One more game for hopelessly overplayed Argentina! Julian Montoya went deep into the last season of club rugby in England: all the way to the grand final. This means that he and Leicester teammate Jasper Wiese are on about 36 or 37 matches in a 12-month period.

Loose forwards Marcos Kremer and Pablo Matera top the tables in carries and tackles: this takes a toll.
Tomas Lavanini looks out on his very large feet.

The backs can recover, but these Pumas are now up against 14 hard Bok forwards who never relent. Also, the South Africans look at this match as a World Cup knockout prep: a must win.

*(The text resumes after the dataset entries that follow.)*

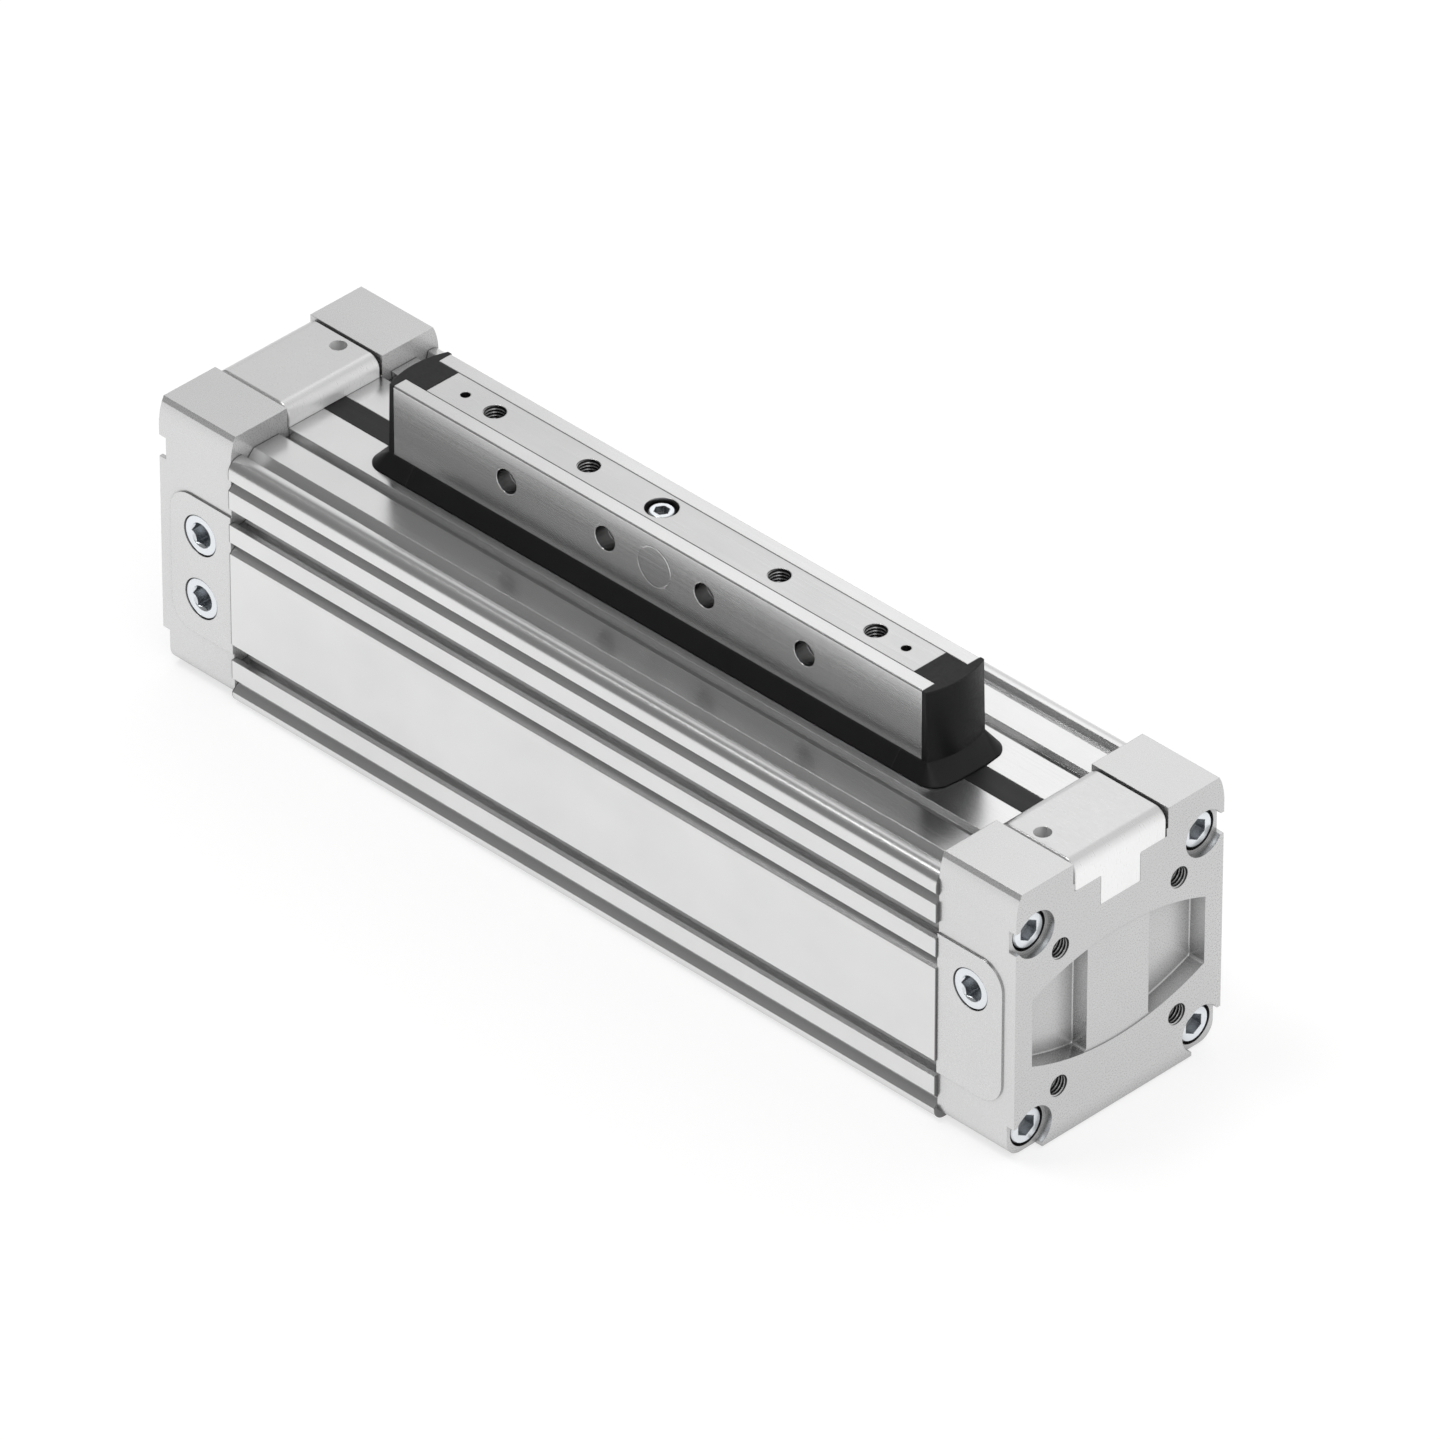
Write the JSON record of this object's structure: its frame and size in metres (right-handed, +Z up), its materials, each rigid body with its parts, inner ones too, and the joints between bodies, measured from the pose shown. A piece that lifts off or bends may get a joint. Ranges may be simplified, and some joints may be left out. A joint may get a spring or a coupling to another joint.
{
  "type": "rodless pneumatic cylinder",
  "caption": "Rodless pneumatic cylinder: slotted aluminium barrel with sealing bands, inner piston pair and narrow outer slide, end caps with plugged ports and adjustable cushioning",
  "frame": {"origin": "middle of the bounding box at the height of the barrel's underside", "axes": "+X along the stroke, +Y away from the plugged port side, +Z up through the slide"},
  "size_m": [0.2486, 0.0616, 0.0824],
  "materials": {
    "barrel_aluminium": "anodised extrusion, smooth, silver",
    "cap_aluminium": "die-cast and machined, matt silver",
    "clamp_aluminium": "satin silver",
    "slide_aluminium": "milled and anodised",
    "plate_aluminium": "drawn bar, semi-gloss",
    "turned_aluminium": "turned",
    "zinc_steel": "bright zinc plated",
    "pin_steel": "ground",
    "needle_brass": "turned",
    "magnet_iron": "sintered, dark",
    "band_plastic": "smooth black band",
    "band_steel": "thin spring strip",
    "guide_plastic": "low-friction plastic",
    "wiper_rubber": "black moulded, semi-matt",
    "seal_rubber": "black"
  },
  "bodies": {
    "barrel": {"barrel_profile": "barrel_aluminium", "cover_band": "band_plastic", "inner_seal_band": "band_steel", "left_end_cap": "cap_aluminium", "right_end_cap": "cap_aluminium", "left_port_plug_upper": "zinc_steel", "left_port_plug_lower": "zinc_steel", "right_port_plug": "zinc_steel", "left_duct_seal": "seal_rubber", "right_duct_seal": "seal_rubber", "left_band_clamp": "clamp_aluminium", "left_cap_screws": "zinc_steel", "left_cap_seal": "seal_rubber", "left_buffer": "seal_rubber", "left_cushion_spigot": "turned_aluminium", "right_band_clamp": "clamp_aluminium", "right_cap_screws": "zinc_steel", "right_cap_seal": "seal_rubber", "right_buffer": "seal_rubber", "right_cushion_spigot": "turned_aluminium"},
    "carriage": {"piston_yoke": "turned_aluminium", "slide_core": "slide_aluminium", "slide_front_plate": "plate_aluminium", "slide_rear_plate": "plate_aluminium", "front_skirt": "wiper_rubber", "rear_skirt": "wiper_rubber", "cross_pin": "pin_steel", "pin_lock_screw": "zinc_steel", "driver_dowels": "pin_steel", "left_piston": "turned_aluminium", "left_piston_seal": "seal_rubber", "left_guide_ring": "guide_plastic", "left_magnet": "magnet_iron", "left_cushion_seal": "seal_rubber", "left_piston_bolt": "zinc_steel", "left_guide_screw": "zinc_steel", "left_band_guide": "guide_plastic", "left_wiper": "wiper_rubber", "right_piston": "turned_aluminium", "right_piston_seal": "seal_rubber", "right_guide_ring": "guide_plastic", "right_magnet": "magnet_iron", "right_cushion_seal": "seal_rubber", "right_piston_bolt": "zinc_steel", "right_guide_screw": "zinc_steel", "right_band_guide": "guide_plastic", "right_wiper": "wiper_rubber"},
    "left_needle": {"left_cushion_screw": "needle_brass"},
    "right_needle": {"right_cushion_screw": "needle_brass"}
  },
  "joints": [
    {"name": "carriage_travel", "type": "slide", "parent": "barrel", "child": "carriage", "axis": [1, 0, 0], "range_m": [-0.015, 0.015]},
    {"name": "left_needle_turn", "type": "hinge", "parent": "barrel", "child": "left_needle", "pos_m": [-0.1121, 0.01, 0.05], "axis": [0, 0, 1], "range_deg": [-720, 720]},
    {"name": "right_needle_turn", "type": "hinge", "parent": "barrel", "child": "right_needle", "pos_m": [0.1121, -0.01, 0.05], "axis": [0, 0, 1], "range_deg": [-720, 720]}
  ]
}
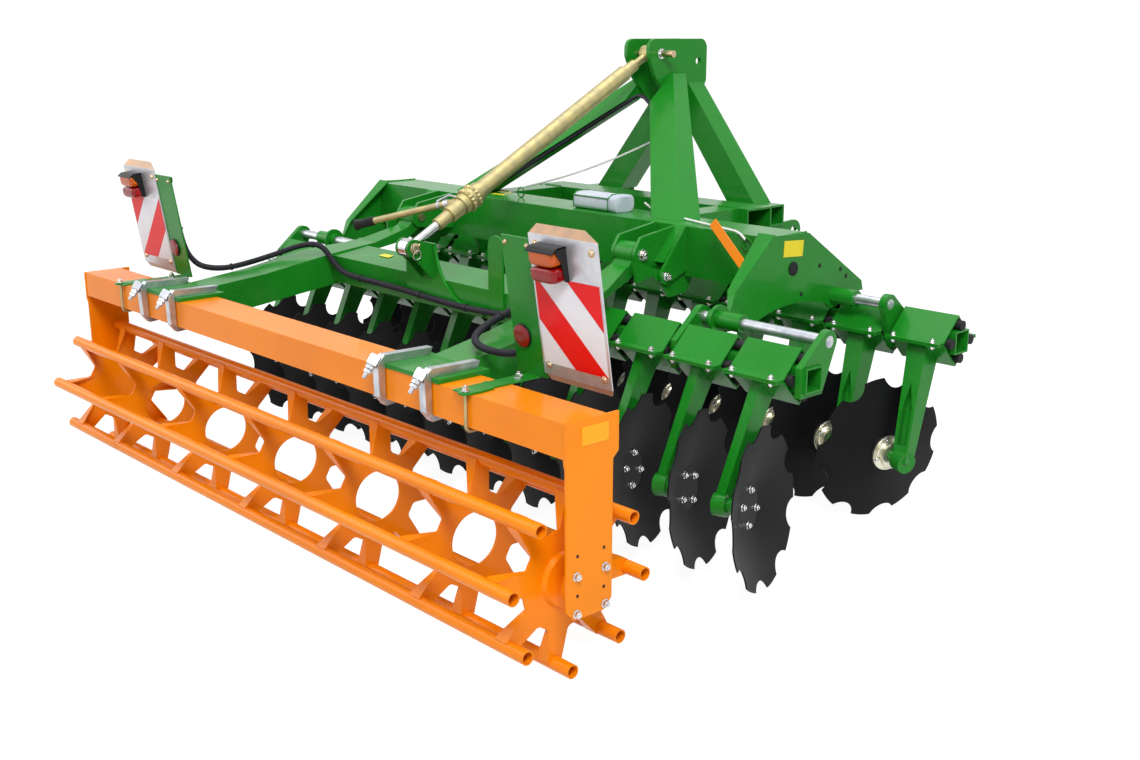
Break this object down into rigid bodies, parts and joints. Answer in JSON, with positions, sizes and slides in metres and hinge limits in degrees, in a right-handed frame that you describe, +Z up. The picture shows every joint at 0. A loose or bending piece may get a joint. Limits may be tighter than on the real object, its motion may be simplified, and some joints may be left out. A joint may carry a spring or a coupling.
{
  "type": "mounted disc harrow",
  "caption": "Tractor-mounted compact disc harrow with two rows of notched discs on rubber-sprung arms, a three-point headstock, a tube cage roller set by a turnbuckle and rear marker boards.",
  "frame": {"origin": "middle of the bounding box on the floor, parked on the roller and the front discs", "axes": "+X to the machine's right across its width, +Y towards the tractor, +Z up from the floor"},
  "size_m": [3.1678, 2.454, 1.6108],
  "materials": {
    "green_paint": "gloss",
    "orange_paint": "gloss",
    "black_paint": "satin",
    "galvanised": "satin",
    "yellow_zinc": "satin",
    "rubber": "matte",
    "board_aluminium": "satin",
    "lamp_plastic": "gloss",
    "grey_plastic": "matte",
    "black_plastic": "matte"
  },
  "bodies": {
    "main_frame": {"side_plates": "green_paint", "cross_beam": "green_paint", "front_frame": "green_paint", "headstock_ears": "green_paint", "headstock_struts": "green_paint", "hitch_brackets": "green_paint", "pivot_ears": "green_paint", "frame_pins": "yellow_zinc", "document_box": "grey_plastic", "depth_pointer": "orange_paint"},
    "rear_row": {"rear_row_beam": "green_paint", "rear_shafts": "galvanised", "rear_rubber_cords": "rubber", "rear_arms": "green_paint"},
    "front_row": {"front_row_beam": "green_paint", "front_shafts": "galvanised", "front_rubber_cords": "rubber", "front_arms": "green_paint"},
    "roller_frame": {"roller_beam": "orange_paint", "roller_end_plates": "orange_paint", "roller_arms": "green_paint", "cross_member": "green_paint", "eye_clevis": "green_paint", "lower_pin": "yellow_zinc", "hook_clamps": "galvanised", "marker_boards": "board_aluminium", "board_brackets": "green_paint", "lamps": "lamp_plastic", "lamp_conduit": "black_plastic"},
    "roller": {"roller_bars": "orange_paint", "roller_stars": "orange_paint"},
    "turnbuckle": {"turnbuckle_upper_eye": "yellow_zinc", "turnbuckle_sleeve": "yellow_zinc", "ratchet_lever": "yellow_zinc"},
    "turnbuckle_rod": {"turnbuckle_lower_eye": "yellow_zinc"},
    "rear_disc_01": {"rear_disc_01": "black_paint"},
    "rear_disc_02": {"rear_disc_02": "black_paint"},
    "rear_disc_03": {"rear_disc_03": "black_paint"},
    "rear_disc_04": {"rear_disc_04": "black_paint"},
    "rear_disc_05": {"rear_disc_05": "black_paint"},
    "rear_disc_06": {"rear_disc_06": "black_paint"},
    "rear_disc_07": {"rear_disc_07": "black_paint"},
    "rear_disc_08": {"rear_disc_08": "black_paint"},
    "rear_disc_09": {"rear_disc_09": "black_paint"},
    "rear_disc_10": {"rear_disc_10": "black_paint"},
    "rear_disc_11": {"rear_disc_11": "black_paint"},
    "rear_disc_12": {"rear_disc_12": "black_paint"},
    "front_disc_01": {"front_disc_01": "black_paint"},
    "front_disc_02": {"front_disc_02": "black_paint"},
    "front_disc_03": {"front_disc_03": "black_paint"},
    "front_disc_04": {"front_disc_04": "black_paint"},
    "front_disc_05": {"front_disc_05": "black_paint"},
    "front_disc_06": {"front_disc_06": "black_paint"},
    "front_disc_07": {"front_disc_07": "black_paint"},
    "front_disc_08": {"front_disc_08": "black_paint"},
    "front_disc_09": {"front_disc_09": "black_paint"},
    "front_disc_10": {"front_disc_10": "black_paint"},
    "front_disc_11": {"front_disc_11": "black_paint"},
    "front_disc_12": {"front_disc_12": "black_paint"}
  },
  "joints": [
    {"name": "rear_row_slide", "type": "slide", "parent": "main_frame", "child": "rear_row", "axis": [1, 0, 0], "range_m": [-0.12, 0.025]},
    {"name": "front_row_slide", "type": "slide", "parent": "main_frame", "child": "front_row", "axis": [1, 0, 0], "range_m": [-0.08, 0.07]},
    {"name": "roller_frame_hinge", "type": "hinge", "parent": "main_frame", "child": "roller_frame", "pos_m": [-0.066, 0.09104, 0.91747], "axis": [1, 0, 0], "range_deg": [-4, 5]},
    {"name": "roller_spin", "type": "hinge", "parent": "roller_frame", "child": "roller", "pos_m": [-0.066, -0.962, 0.26522], "axis": [1, 0, 0], "continuous": true},
    {"name": "turnbuckle_hinge", "type": "hinge", "parent": "main_frame", "child": "turnbuckle", "pos_m": [-0.066, 0.88252, 1.54929], "axis": [1, 0, 0], "range_deg": [-1.3, 1.6]},
    {"name": "turnbuckle_screw_slide", "type": "slide", "parent": "turnbuckle", "child": "turnbuckle_rod", "axis": [0, -0.9035, -0.4287], "range_m": [-0.017, 0.021]},
    {"name": "rear_disc_01_spin", "type": "hinge", "parent": "rear_row", "child": "rear_disc_01", "pos_m": [1.369, -0.31466, 0.28913], "axis": [-0.9465, -0.3169, -0.0609], "continuous": true},
    {"name": "rear_disc_02_spin", "type": "hinge", "parent": "rear_row", "child": "rear_disc_02", "pos_m": [1.119, -0.31466, 0.28913], "axis": [-0.9465, -0.3169, -0.0609], "continuous": true},
    {"name": "rear_disc_03_spin", "type": "hinge", "parent": "rear_row", "child": "rear_disc_03", "pos_m": [0.869, -0.31466, 0.28913], "axis": [-0.9465, -0.3169, -0.0609], "continuous": true},
    {"name": "rear_disc_04_spin", "type": "hinge", "parent": "rear_row", "child": "rear_disc_04", "pos_m": [0.619, -0.31466, 0.28913], "axis": [-0.9465, -0.3169, -0.0609], "continuous": true},
    {"name": "rear_disc_05_spin", "type": "hinge", "parent": "rear_row", "child": "rear_disc_05", "pos_m": [0.369, -0.31466, 0.28913], "axis": [-0.9465, -0.3169, -0.0609], "continuous": true},
    {"name": "rear_disc_06_spin", "type": "hinge", "parent": "rear_row", "child": "rear_disc_06", "pos_m": [0.119, -0.31466, 0.28913], "axis": [-0.9465, -0.3169, -0.0609], "continuous": true},
    {"name": "rear_disc_07_spin", "type": "hinge", "parent": "rear_row", "child": "rear_disc_07", "pos_m": [-0.131, -0.31466, 0.28913], "axis": [-0.9465, -0.3169, -0.0609], "continuous": true},
    {"name": "rear_disc_08_spin", "type": "hinge", "parent": "rear_row", "child": "rear_disc_08", "pos_m": [-0.381, -0.31466, 0.28913], "axis": [-0.9465, -0.3169, -0.0609], "continuous": true},
    {"name": "rear_disc_09_spin", "type": "hinge", "parent": "rear_row", "child": "rear_disc_09", "pos_m": [-0.631, -0.31466, 0.28913], "axis": [-0.9465, -0.3169, -0.0609], "continuous": true},
    {"name": "rear_disc_10_spin", "type": "hinge", "parent": "rear_row", "child": "rear_disc_10", "pos_m": [-0.881, -0.31466, 0.28913], "axis": [-0.9465, -0.3169, -0.0609], "continuous": true},
    {"name": "rear_disc_11_spin", "type": "hinge", "parent": "rear_row", "child": "rear_disc_11", "pos_m": [-1.131, -0.31466, 0.28913], "axis": [-0.9465, -0.3169, -0.0609], "continuous": true},
    {"name": "rear_disc_12_spin", "type": "hinge", "parent": "rear_row", "child": "rear_disc_12", "pos_m": [-1.381, -0.31466, 0.28913], "axis": [-0.9465, -0.3169, -0.0609], "continuous": true},
    {"name": "front_disc_01_spin", "type": "hinge", "parent": "front_row", "child": "front_disc_01", "pos_m": [1.504, 0.45914, 0.24589], "axis": [0.9465, -0.3169, -0.0609], "continuous": true},
    {"name": "front_disc_02_spin", "type": "hinge", "parent": "front_row", "child": "front_disc_02", "pos_m": [1.254, 0.45914, 0.24589], "axis": [0.9465, -0.3169, -0.0609], "continuous": true},
    {"name": "front_disc_03_spin", "type": "hinge", "parent": "front_row", "child": "front_disc_03", "pos_m": [1.004, 0.45914, 0.24589], "axis": [0.9465, -0.3169, -0.0609], "continuous": true},
    {"name": "front_disc_04_spin", "type": "hinge", "parent": "front_row", "child": "front_disc_04", "pos_m": [0.754, 0.45914, 0.24589], "axis": [0.9465, -0.3169, -0.0609], "continuous": true},
    {"name": "front_disc_05_spin", "type": "hinge", "parent": "front_row", "child": "front_disc_05", "pos_m": [0.504, 0.45914, 0.24589], "axis": [0.9465, -0.3169, -0.0609], "continuous": true},
    {"name": "front_disc_06_spin", "type": "hinge", "parent": "front_row", "child": "front_disc_06", "pos_m": [0.254, 0.45914, 0.24589], "axis": [0.9465, -0.3169, -0.0609], "continuous": true},
    {"name": "front_disc_07_spin", "type": "hinge", "parent": "front_row", "child": "front_disc_07", "pos_m": [0.004, 0.45914, 0.24589], "axis": [0.9465, -0.3169, -0.0609], "continuous": true},
    {"name": "front_disc_08_spin", "type": "hinge", "parent": "front_row", "child": "front_disc_08", "pos_m": [-0.246, 0.45914, 0.24589], "axis": [0.9465, -0.3169, -0.0609], "continuous": true},
    {"name": "front_disc_09_spin", "type": "hinge", "parent": "front_row", "child": "front_disc_09", "pos_m": [-0.496, 0.45914, 0.24589], "axis": [0.9465, -0.3169, -0.0609], "continuous": true},
    {"name": "front_disc_10_spin", "type": "hinge", "parent": "front_row", "child": "front_disc_10", "pos_m": [-0.746, 0.45914, 0.24589], "axis": [0.9465, -0.3169, -0.0609], "continuous": true},
    {"name": "front_disc_11_spin", "type": "hinge", "parent": "front_row", "child": "front_disc_11", "pos_m": [-0.996, 0.45914, 0.24589], "axis": [0.9465, -0.3169, -0.0609], "continuous": true},
    {"name": "front_disc_12_spin", "type": "hinge", "parent": "front_row", "child": "front_disc_12", "pos_m": [-1.246, 0.45914, 0.24589], "axis": [0.9465, -0.3169, -0.0609], "continuous": true}
  ],
  "couplings": [
    {"joint": "turnbuckle_hinge", "follows": "roller_frame_hinge", "ratio": 0.30811},
    {"joint": "turnbuckle_screw_slide", "follows": "roller_frame_hinge", "m_per_rad": 0.22761}
  ]
}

The first true must win of the season except for the third match against Wales. Plus, there is a personal edge to how the Boks are seeing things lately: it shows and it works.

So, it is in the pack I will find the Pumas under the pump.

Puma props placed under the pump: it matters not who they are. Eduardo Bello has had a good tournament in general play. Tetaz Chaparro, too.

But they will have a proper prop examination at Kings Park. The first two pack downs will tell a big story. If Frans Malherbe, Steven Kitshoff and Malcolm Marx, powered by Etzebeth and Lood de Jager, with an assist from Pieter-Steph du Toit on the blindside, push the Pumas back, look out.

The quickest path to doom in South Africa is to have a wobbly scrum with a strict ref.

The final week is upon us. All teams have a chance, but the two leaders are fully motivated to settle scores and win a cup.